* **Exercise objective**
Search the records below for the word "this". Pull out each line that has it.

* **Dataset rows**
--- --- ---

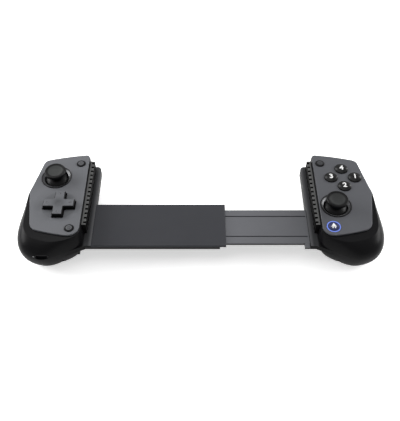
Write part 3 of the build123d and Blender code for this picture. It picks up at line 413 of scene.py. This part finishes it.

--- --- ---

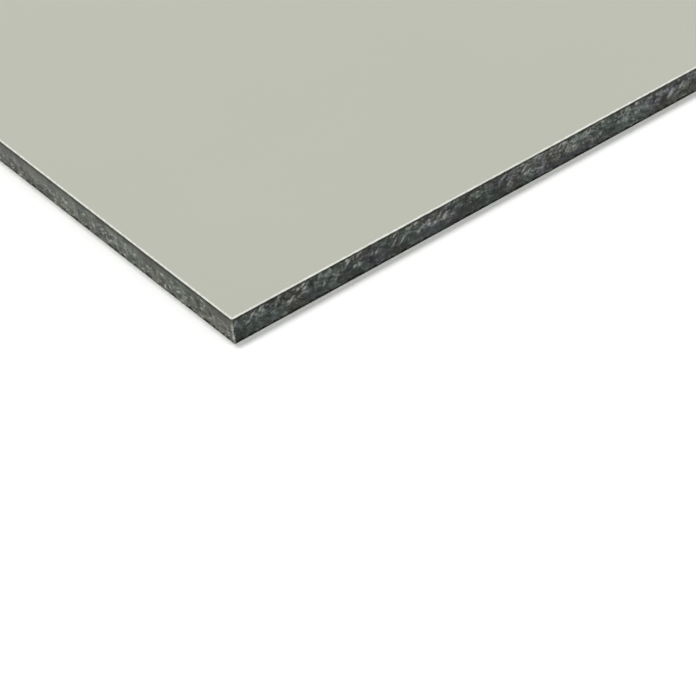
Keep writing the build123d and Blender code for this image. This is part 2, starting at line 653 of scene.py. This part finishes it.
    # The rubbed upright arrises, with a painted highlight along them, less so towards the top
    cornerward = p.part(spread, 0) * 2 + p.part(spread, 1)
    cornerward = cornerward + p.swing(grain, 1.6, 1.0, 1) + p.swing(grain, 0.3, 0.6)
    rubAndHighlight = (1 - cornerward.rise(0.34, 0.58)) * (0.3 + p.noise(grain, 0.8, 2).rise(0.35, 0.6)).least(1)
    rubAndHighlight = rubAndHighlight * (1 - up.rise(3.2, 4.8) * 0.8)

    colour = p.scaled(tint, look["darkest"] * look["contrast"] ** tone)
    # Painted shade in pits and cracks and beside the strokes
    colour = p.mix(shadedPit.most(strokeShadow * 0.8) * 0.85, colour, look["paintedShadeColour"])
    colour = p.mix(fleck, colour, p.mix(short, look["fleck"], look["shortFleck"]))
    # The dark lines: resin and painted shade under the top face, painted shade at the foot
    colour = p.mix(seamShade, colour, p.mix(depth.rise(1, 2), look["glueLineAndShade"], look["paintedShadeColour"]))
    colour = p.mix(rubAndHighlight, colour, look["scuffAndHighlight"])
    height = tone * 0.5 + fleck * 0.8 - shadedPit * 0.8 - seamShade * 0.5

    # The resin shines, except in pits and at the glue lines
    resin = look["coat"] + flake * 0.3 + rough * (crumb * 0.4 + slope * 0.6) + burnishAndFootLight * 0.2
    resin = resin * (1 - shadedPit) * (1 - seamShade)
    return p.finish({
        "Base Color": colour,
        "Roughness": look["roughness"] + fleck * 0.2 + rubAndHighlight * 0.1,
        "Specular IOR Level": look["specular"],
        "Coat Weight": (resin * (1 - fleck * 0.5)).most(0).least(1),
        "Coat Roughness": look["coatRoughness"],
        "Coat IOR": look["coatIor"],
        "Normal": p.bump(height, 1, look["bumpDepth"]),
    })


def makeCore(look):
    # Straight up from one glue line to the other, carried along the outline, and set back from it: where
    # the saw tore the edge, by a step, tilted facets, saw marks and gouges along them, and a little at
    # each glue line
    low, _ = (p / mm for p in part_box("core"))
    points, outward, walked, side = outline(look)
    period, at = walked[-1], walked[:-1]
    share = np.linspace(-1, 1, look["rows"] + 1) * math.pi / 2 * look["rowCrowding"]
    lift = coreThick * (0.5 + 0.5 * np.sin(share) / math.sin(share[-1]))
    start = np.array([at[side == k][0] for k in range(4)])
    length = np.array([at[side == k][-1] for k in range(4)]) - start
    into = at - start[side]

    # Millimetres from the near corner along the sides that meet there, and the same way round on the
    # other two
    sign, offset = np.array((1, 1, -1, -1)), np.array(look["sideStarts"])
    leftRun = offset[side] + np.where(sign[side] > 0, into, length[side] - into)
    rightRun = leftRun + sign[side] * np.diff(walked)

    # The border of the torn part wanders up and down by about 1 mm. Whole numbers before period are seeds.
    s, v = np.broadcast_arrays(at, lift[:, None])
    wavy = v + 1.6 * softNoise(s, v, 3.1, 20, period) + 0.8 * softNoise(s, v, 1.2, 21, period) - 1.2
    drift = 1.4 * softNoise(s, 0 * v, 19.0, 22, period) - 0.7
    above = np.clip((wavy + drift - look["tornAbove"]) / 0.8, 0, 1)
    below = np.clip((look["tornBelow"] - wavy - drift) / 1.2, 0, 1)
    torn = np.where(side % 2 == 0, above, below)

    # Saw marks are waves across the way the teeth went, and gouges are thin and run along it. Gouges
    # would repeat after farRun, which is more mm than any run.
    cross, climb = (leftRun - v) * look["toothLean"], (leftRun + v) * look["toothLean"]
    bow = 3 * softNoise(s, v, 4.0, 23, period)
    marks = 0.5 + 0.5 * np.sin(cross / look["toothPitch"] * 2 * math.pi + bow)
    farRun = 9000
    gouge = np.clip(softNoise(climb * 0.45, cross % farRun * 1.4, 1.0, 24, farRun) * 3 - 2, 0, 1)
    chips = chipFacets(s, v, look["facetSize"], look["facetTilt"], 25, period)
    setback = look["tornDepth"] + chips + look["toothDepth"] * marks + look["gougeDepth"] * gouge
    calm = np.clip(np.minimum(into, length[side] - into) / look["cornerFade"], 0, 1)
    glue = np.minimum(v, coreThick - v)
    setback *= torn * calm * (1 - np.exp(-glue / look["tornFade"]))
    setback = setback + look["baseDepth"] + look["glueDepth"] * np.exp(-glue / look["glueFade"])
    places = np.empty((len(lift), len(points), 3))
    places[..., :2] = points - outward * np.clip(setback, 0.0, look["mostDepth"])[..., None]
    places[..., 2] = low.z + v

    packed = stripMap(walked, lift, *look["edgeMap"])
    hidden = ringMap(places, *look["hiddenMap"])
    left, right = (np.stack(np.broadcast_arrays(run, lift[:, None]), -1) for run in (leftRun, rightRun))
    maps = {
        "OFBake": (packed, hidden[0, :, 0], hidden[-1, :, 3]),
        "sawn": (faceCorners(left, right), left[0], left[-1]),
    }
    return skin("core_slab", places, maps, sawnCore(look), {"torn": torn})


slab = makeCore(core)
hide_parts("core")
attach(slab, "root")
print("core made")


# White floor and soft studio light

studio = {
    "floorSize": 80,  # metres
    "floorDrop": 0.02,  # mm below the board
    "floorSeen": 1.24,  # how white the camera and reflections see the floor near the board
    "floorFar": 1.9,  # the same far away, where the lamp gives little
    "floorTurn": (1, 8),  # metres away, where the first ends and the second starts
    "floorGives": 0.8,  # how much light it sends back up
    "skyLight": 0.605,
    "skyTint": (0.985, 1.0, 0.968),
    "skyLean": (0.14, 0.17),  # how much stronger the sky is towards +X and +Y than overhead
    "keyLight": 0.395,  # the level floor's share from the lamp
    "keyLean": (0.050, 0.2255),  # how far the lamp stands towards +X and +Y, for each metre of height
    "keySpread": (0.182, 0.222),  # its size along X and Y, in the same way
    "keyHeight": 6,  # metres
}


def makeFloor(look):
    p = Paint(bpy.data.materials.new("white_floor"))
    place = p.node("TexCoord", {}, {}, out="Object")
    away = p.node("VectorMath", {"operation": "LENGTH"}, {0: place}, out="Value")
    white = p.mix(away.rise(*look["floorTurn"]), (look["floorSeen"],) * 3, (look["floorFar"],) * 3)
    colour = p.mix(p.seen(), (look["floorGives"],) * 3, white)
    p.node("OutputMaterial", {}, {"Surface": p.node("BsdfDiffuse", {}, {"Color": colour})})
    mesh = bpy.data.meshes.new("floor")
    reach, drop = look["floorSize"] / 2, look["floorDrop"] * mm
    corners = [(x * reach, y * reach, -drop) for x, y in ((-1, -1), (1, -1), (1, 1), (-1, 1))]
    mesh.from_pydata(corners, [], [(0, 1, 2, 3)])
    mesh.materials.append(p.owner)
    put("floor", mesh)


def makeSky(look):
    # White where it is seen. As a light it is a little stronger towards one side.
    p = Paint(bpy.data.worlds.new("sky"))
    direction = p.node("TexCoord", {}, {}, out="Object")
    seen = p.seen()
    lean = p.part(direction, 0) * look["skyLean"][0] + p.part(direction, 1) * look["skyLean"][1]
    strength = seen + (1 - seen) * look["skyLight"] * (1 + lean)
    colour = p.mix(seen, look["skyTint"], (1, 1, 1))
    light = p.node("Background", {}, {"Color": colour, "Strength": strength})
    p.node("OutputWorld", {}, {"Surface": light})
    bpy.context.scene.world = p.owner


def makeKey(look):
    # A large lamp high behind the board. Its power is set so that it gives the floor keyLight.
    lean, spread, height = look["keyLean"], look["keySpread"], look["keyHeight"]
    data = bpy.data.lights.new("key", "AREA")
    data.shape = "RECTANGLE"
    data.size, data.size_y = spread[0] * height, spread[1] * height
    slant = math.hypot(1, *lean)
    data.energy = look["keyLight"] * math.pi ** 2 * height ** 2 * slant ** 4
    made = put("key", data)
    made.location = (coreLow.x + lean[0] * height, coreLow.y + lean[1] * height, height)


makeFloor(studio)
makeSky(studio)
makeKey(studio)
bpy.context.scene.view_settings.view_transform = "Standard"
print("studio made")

--- --- ---

* **Solution to the problem**
Write part 3 of the build123d and Blender code for this picture. It picks up at line 413 of scene.py. This part finishes it.
Keep writing the build123d and Blender code for this image. This is part 2, starting at line 653 of scene.py. This part finishes it.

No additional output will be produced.